# Given exercise:
Reproduce, please, only the lines from the first line below to the line containing "return screw - slot", inclusive.
-- Begin Information supplied --
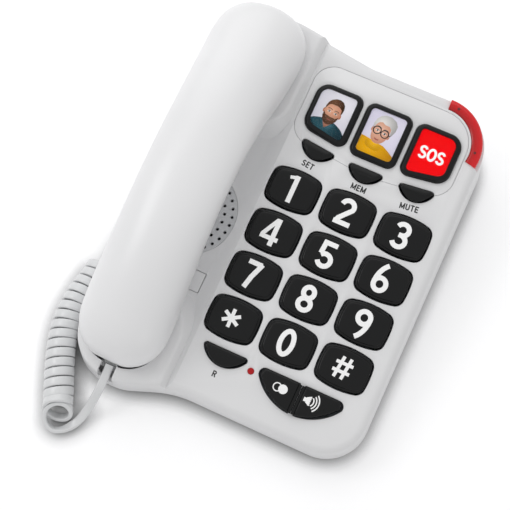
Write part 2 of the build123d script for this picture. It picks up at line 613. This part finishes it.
def foot_places():
    right, left = RIGHT - FOOT_FROM_RIGHT, FOOT_FROM_LEFT - RIGHT
    front, rear = FOOT_FROM_FRONT - REAR, REAR - FOOT_FROM_REAR
    return [(right, front), (right, rear), (left, front), (left, rear)]


def boss_places():
    """Front right, rear right, front left and rear left, each from its own two flanks."""
    sides = [(1, -1), (1, 1), (-1, -1), (-1, 1)]
    return [(x * (RIGHT - from_side), y * (REAR - from_end))
            for (x, y), (from_side, from_end) in zip(sides, BOSS_FROM_FLANKS)]


def make_bottom_cover():
    """Tray that closes the base, with the screw seats and the feet's pockets."""
    tray = prism(base_outline(LIP_HEIGHT, TRAY_INSET), TRAY_BOTTOM, LIP_HEIGHT)
    tray -= prism(base_outline(LIP_HEIGHT, TRAY_INSET + WALL), TRAY_INSIDE, LIP_HEIGHT)
    for x, y in boss_places():
        tray -= Pos(x, y) * prism(Circle(SCREW_RADIUS + SCREW_PLAY), 0, LIP_HEIGHT)
        tray -= Pos(x, y) * prism(Circle(SCREW_HEAD_RADIUS + FIT), 0, TRAY_BOTTOM + SCREW_HEAD_HEIGHT)
    for x, y in foot_places():
        tray -= Pos(x, y) * prism(Circle(FOOT_RADIUS), 0, FOOT_HEIGHT)
    return tray


def make_screw(radius, length):
    """Self-tapping screw with a flat round head and a cross slot, its head's top at zero."""
    screw = prism(Circle(SCREW_HEAD_RADIUS), 0, SCREW_HEAD_HEIGHT) + prism(Circle(radius), 0, length)
    slot = prism(Rectangle(2 * SCREW_RADIUS, SLOT_WIDTH), 0, SCREW_HEAD_HEIGHT / 2)
    return screw - slot - Rot(0, 0, 90) * slot


def make_board():
    """Circuit board under the deck, with a hole at each standoff and each post's contact above."""
    board = prism(board_outline(0), BOARD_TOP - BOARD_THICKNESS, BOARD_TOP)
    for x, y in standoffs():
        board -= Pos(x, y) * prism(Circle(BOARD_SCREW_RADIUS + SCREW_PLAY), BOARD_TOP - BOARD_THICKNESS, BOARD_TOP)
    return board


def board_outline(inset):
    width, length = BOARD_WIDTH - 2 * inset, BOARD_REAR - BOARD_FRONT - 2 * inset
    return Pos(0, (BOARD_FRONT + BOARD_REAR) / 2) * RectangleRounded(width, length, BOARD_CORNER)


def make_mat(keys):
    """Silicone sheet on the board with a dome under every key."""
    mat = prism(board_outline(MAT_INSET), BOARD_TOP, MAT_TOP)
    for outline, rise, post in keys.values():
        mat += Pos(*post) * prism(Circle(DOME_RADIUS), MAT_TOP, DOME_TOP)
    for x, y in standoffs():
        mat -= Pos(x, y) * prism(Circle(STANDOFF_RADIUS + FIT), BOARD_TOP, MAT_TOP)
    mat -= Pos(*LED_PLACE) * prism(Circle(LED_RADIUS + FIT), BOARD_TOP, MAT_TOP)
    return mat


def make_in_use_lamp():
    lamp = prism(Circle(LED_RADIUS), BOARD_TOP, LED_RISE)
    return Pos(*LED_PLACE) * fillet(lamp.faces().sort_by(Axis.Z)[-1].edges(), LED_ROUND)


def grille_holes():
    """Rings of sound holes, each ring with as many as its radius asks for."""
    places = [(0.0, 0.0)]
    for ring in range(1, GRILLE_RINGS + 1):
        places += ring_places(6 * ring, ring * GRILLE_PITCH)
    return places


def ring_places(count, radius):
    return [(radius * cos(2 * pi * k / count), radius * sin(2 * pi * k / count)) for k in range(count)]


def make_grille():
    disc = prism(Circle(GRILLE_RADIUS), -VALLEY_DEPTH - GRILLE_THICKNESS, -VALLEY_DEPTH)
    holes = Sketch() + [Pos(*place) * Circle(GRILLE_HOLE) for place in grille_holes()]
    return Pos(*GRILLE_CENTRE) * (disc - prism(holes, -VALLEY_DEPTH - GRILLE_THICKNESS, -VALLEY_DEPTH))


def make_loudspeaker():
    """Round frame against its seat, a cone basket behind it and a magnet."""
    frame = prism(Circle(SPEAKER_RADIUS), SEAT_BOTTOM - SPEAKER_FRAME, SEAT_BOTTOM)
    basket_top = SEAT_BOTTOM - SPEAKER_FRAME
    basket_bottom = basket_top - SPEAKER_DEPTH / 2
    basket = loft([Pos(0, 0, basket_top) * Circle(SPEAKER_RADIUS - SEAT_WIDTH),
                   Pos(0, 0, basket_bottom) * Circle(MAGNET_RADIUS)])
    magnet = prism(Circle(MAGNET_RADIUS), basket_top - SPEAKER_DEPTH, basket_bottom)
    return Pos(*GRILLE_CENTRE) * (frame + basket + magnet)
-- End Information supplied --
# Full response:
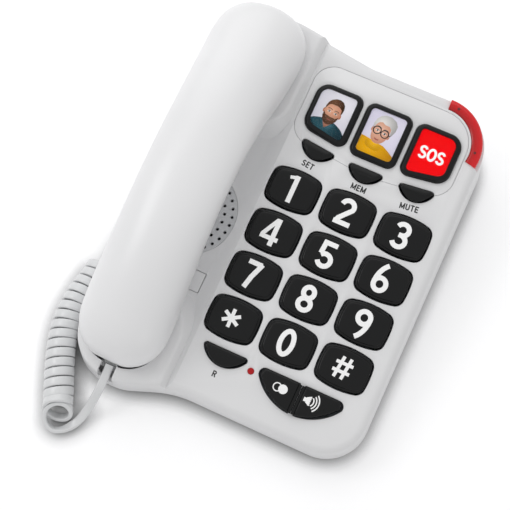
Write part 2 of the build123d script for this picture. It picks up at line 613. This part finishes it.
def foot_places():
    right, left = RIGHT - FOOT_FROM_RIGHT, FOOT_FROM_LEFT - RIGHT
    front, rear = FOOT_FROM_FRONT - REAR, REAR - FOOT_FROM_REAR
    return [(right, front), (right, rear), (left, front), (left, rear)]


def boss_places():
    """Front right, rear right, front left and rear left, each from its own two flanks."""
    sides = [(1, -1), (1, 1), (-1, -1), (-1, 1)]
    return [(x * (RIGHT - from_side), y * (REAR - from_end))
            for (x, y), (from_side, from_end) in zip(sides, BOSS_FROM_FLANKS)]


def make_bottom_cover():
    """Tray that closes the base, with the screw seats and the feet's pockets."""
    tray = prism(base_outline(LIP_HEIGHT, TRAY_INSET), TRAY_BOTTOM, LIP_HEIGHT)
    tray -= prism(base_outline(LIP_HEIGHT, TRAY_INSET + WALL), TRAY_INSIDE, LIP_HEIGHT)
    for x, y in boss_places():
        tray -= Pos(x, y) * prism(Circle(SCREW_RADIUS + SCREW_PLAY), 0, LIP_HEIGHT)
        tray -= Pos(x, y) * prism(Circle(SCREW_HEAD_RADIUS + FIT), 0, TRAY_BOTTOM + SCREW_HEAD_HEIGHT)
    for x, y in foot_places():
        tray -= Pos(x, y) * prism(Circle(FOOT_RADIUS), 0, FOOT_HEIGHT)
    return tray


def make_screw(radius, length):
    """Self-tapping screw with a flat round head and a cross slot, its head's top at zero."""
    screw = prism(Circle(SCREW_HEAD_RADIUS), 0, SCREW_HEAD_HEIGHT) + prism(Circle(radius), 0, length)
    slot = prism(Rectangle(2 * SCREW_RADIUS, SLOT_WIDTH), 0, SCREW_HEAD_HEIGHT / 2)
    return screw - slot - Rot(0, 0, 90) * slot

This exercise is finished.